Category Archives: chaos

One Week into 2016 with the S&P 500

We're going to play a little bit of catch up today, starting from the last time in 2015 that we discussed where the S&P 500 was going to head next.

On that day, we added an update to our original post to note where the market closed:

Update 21 December 2015, 6:38 PM EST: Here are the current expectations for the S&P 500's quarterly dividends per share for 2016, as determined from today's recorded values for the CBOE's dividend futures contracts for the S&P 500:

2016-Q1: $11.40 | 2016-Q2: $11.45 | 2016-Q3: $11.64 | 2016-Q4: $11.77

Meanwhile, here's the updated version of our alternative futures forecast chart through the close of trading on 21 December 2015:

Alternative Futures - S&P 500 - 2015Q4 - Standard Model - Snapshot on 21 December 2015

Still focused on 2016-Q2. At least, until that changes....

We're now going to roll our chart to the left, to capture all the time from when the dividend futures contracts for 2015-Q4 expired on the third Friday of December 2015 through the end of the first quarter of 2016.

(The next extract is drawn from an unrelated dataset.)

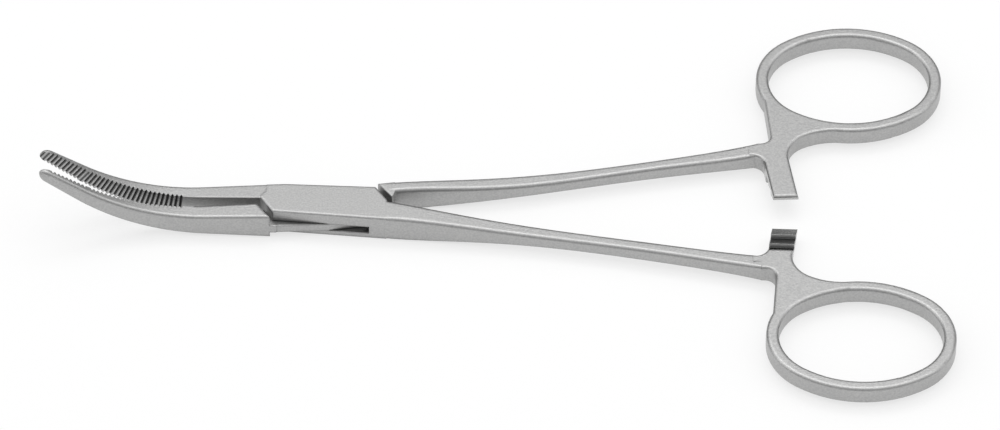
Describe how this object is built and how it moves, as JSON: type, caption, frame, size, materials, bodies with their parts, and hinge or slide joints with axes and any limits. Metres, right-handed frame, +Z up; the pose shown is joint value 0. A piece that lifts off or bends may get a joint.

Alternative Futures - S&P 500 - 2016Q1 - Standard Model - Snapshot on 8 January 2016

In between then and last Friday (8 January 2016), here's what really drove U.S. stock prices:

  • 21 December 2015: U.S. investors focused on 2016-Q2 in setting stock prices.
  • 23 December 2015: The third estimate of U.S. GDP in the third quarter of 2015 is released. The less than stellar growth that occurred going into what is widely believed to be an even slower fourth quarter leads investors to speculate that the U.S. Federal Reserve will push back the date it will next implement a short term interest rate hike. In our chart above, we see that as investors shifting their focus from 2016-Q2 to 2016-Q3. This shift in focus leads to an increase in stock prices, as the change in the year over year rate of growth of dividends in 2016-Q3 is expected to be stronger than in 2016-Q2.
  • 23 December 2015 - 31 December 2015: Investors sustain their forward-looking focus on 2016-Q3, as no other news is sufficient to prompt investors to focus on other periods of time through the end of the year.
  • 4 January 2015: The first day of trading in 2016 coincides with a large selloff of stocks in China, as that nation relaxes the restrictions it had imposed on selling during 2015, believing its new stock market "circuit breakers", which would halt trading if stock prices fell at least 7% during a trading day, would work. They were tested almost immediately. In the U.S., the noise from China combined with news that both manufacturing and construction slumped during 2015-Q4 to lead investors to speculate that the Fed's next rate hike might be pushed back even further, from the 2016-Q3 they were speculating it would at the end of 2015 to 2016-Q4 instead. Stock prices rise once again as the year over year rate of growth of dividends in 2016-Q4 is expected to be even stronger than in 2016-Q3.

What we just described above hopefully explains why bad economic news can produce the seemingly paradoxical result of rising stock prices. The trajectory that stock prices follow depends not just on where they just were, but also upon how far forward in time investors are focusing as they make their current day investment decisions.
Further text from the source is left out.